Overall, UMES made just 34.5 percent of its total field goal attempts in the game and was 10-for-32 (31 percent) from the floor in the second half.
On the other end, the Highlanders shot 55 percent (22-for-40) from the field overall and 59 percent (10-for-17) in the second half. They were 17-for-25 (68 percent) from inside the arc for the game.
NJIT, which led by 17 points, 50-33, after an
Odera Nweke bucket with 11:33 left, kept the lead in double-digits until a Mark Blackmon layup pulled the visitors to within nine with 3:14 left. UMES later got the score to 67-60 when Ryan Andino made the team's only second-half 3-pointer, but by then only 13 seconds remained.
The Highlanders, who are not a big team by Division I standards, have rebounded well most of the season, actually outrebounding Marquette from the BIG EAST Conference and playing even on the boards in their upset win over #17/#16 Michigan. Such was not the case Wednesday, when NJIT was decisively outrebounded by Maryland Eastern Shore, 43-24.
The Hawks got an impressive 23 offensive rebounds and it was the first time this season an opponent had a total rebounding margin better than +9 against the Highlanders.
However, NJIT compensated in part with the strong perimeter defense and a 26-15 final advantage in points-off-turnovers. The Highlander defense got 19 turnovers out of the Hawks, two less than the season-high 21 miscues by UMBC in the previous game on January 2.
The game did not start well defensively for NJIT, which found itself in a 9-1 hole just 2:40 into the contest, as Myers got the first score on a transition dunk; Devon Walker hit what would be his team's only 3-pointer of the first half; Devin Martin made a jump shot and Myers scored on a layup to make it 9-1.
The Highlanders got back close, but they didn't take the lead until a baseline layup for
Daquan Holiday made it 17-15, NJUT, 7:10 on the first-half clock.
The Holiday layup was part of a 20-3 NJIT run that began with two
Rob Ukawuba free throws and ended with a fast-break layup for
Winfield Willis, flipping a 15-11 UMES lead to a 31-18 Highlander advantage between the 7:47 mark and the 1:33 mark.
Myers scored four more points in the last 55 seconds of the opening half that ended with NJIT on top, 31-24 and netted 13 of his team's 24 first-half points, while Willis had 7 points and Coleman and Howard had 6 apiece for NJIT.

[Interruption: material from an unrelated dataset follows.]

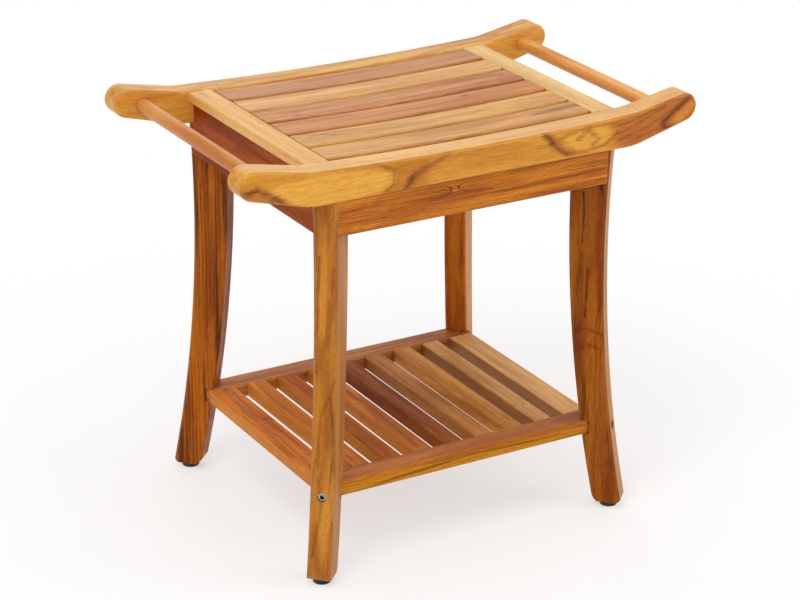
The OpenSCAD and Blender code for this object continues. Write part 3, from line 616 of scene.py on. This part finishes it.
for name, piece_look in WOODS.items():
    wood = new_material("teak " + name.replace("_", " "))
    Wood(wood.node_tree, name, piece_look).surface()
    dress(name, wood)

# ---- rubber and metal ----
FINE_EDGE = 0.0004
# painted shade in gaps: how far it reaches, to what share of the colour it darkens, and how open
# the gap is where it starts
GAP_REACH, GAP_SHADE, GAP_SPAN = 0.004, 0.12, (0.35, 0.9)
FINE_STRENGTH, FINE_DEPTH = 0.15, 0.0001
FINE_DARK, FINE_SHARE, FINE_ROUGH = 0.7, 0.5, 0.12


def plain(name, nodes, colour, rough, metallic=0.0, grain=900.0):
    """Rubber or metal with a fine grain, soft edges, and painted shade that darkens narrow gaps.
    """
    mat = new_material(name)
    net = Net(mat.node_tree)
    fine = net.noise(net.add("ShaderNodeTexCoord", "Object"), grain, 3.0, 0.6)
    soft = net.add("ShaderNodeBevel", samples=4, ins={"Radius": FINE_EDGE})
    bump = net.add("ShaderNodeBump", ins={
        "Strength": FINE_STRENGTH, "Distance": FINE_DEPTH, "Height": fine, "Normal": soft})
    shade = net.lay(colour, tuple(FINE_DARK * c for c in colour), fine, FINE_SHARE)
    # painted shade: the colour is darkened where ambient occlusion finds walls close by
    open_sky = net.add("ShaderNodeAmbientOcclusion", "AO", samples=8, ins={"Distance": GAP_REACH})
    shade = net.mix(net.ramp(open_sky, *GAP_SPAN), tuple(GAP_SHADE * c for c in colour), shade)
    body = net.add("ShaderNodeBsdfPrincipled", ins={
        "Base Color": shade, "Metallic": metallic, "Normal": bump,
        "Roughness": net.math("MULTIPLY_ADD", fine, FINE_ROUGH, rough - FINE_ROUGH / 2)})
    net.add("ShaderNodeOutputMaterial", None, ins={"Surface": body})
    for node in nodes:
        dress(node, mat)


plain("rubber", [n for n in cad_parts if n.startswith("pad_")], (0.012, 0.012, 0.013), 0.6)
plain("stainless steel", ("frame_bolts", "frame_washers", "shelf_bolts"), (0.44, 0.43, 0.41), 0.26,
      metallic=1.0, grain=2500.0)
plain("brass", ("frame_inserts", "shelf_inserts"), (0.60, 0.42, 0.16), 0.35,
      metallic=1.0, grain=2500.0)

Maryland Eastern Shore outscored NJIT. 3-1, to open the second half, but then
Damon Lynn and Coleman hit back-to-back 3-pointers, followed by consecutive layups by Ukawuba for a 10-0 Highlander run that put them in firm control for the rest of the night.
NJIT has eight of its next 11 games scheduled at home in the Fleisher Athletic Center, where the Highlanders are 4-1 so far this season. They face one of their tougher foes Friday at 7 pm, when Yale comes to town. The Bulldogs are 10-5, including a 55-54 upset victory at UConn, the defending national champions, on the night of December 5, less than 24 hours before NJIT stunned Michigan in Ann Arbor.
Yale's most recent game was a 79-74 double overtime loss at Vanderbilt, which plays in the powerful Southeastern Conference and went 10-3 on the season after topping Yale on January 3 in Nashville.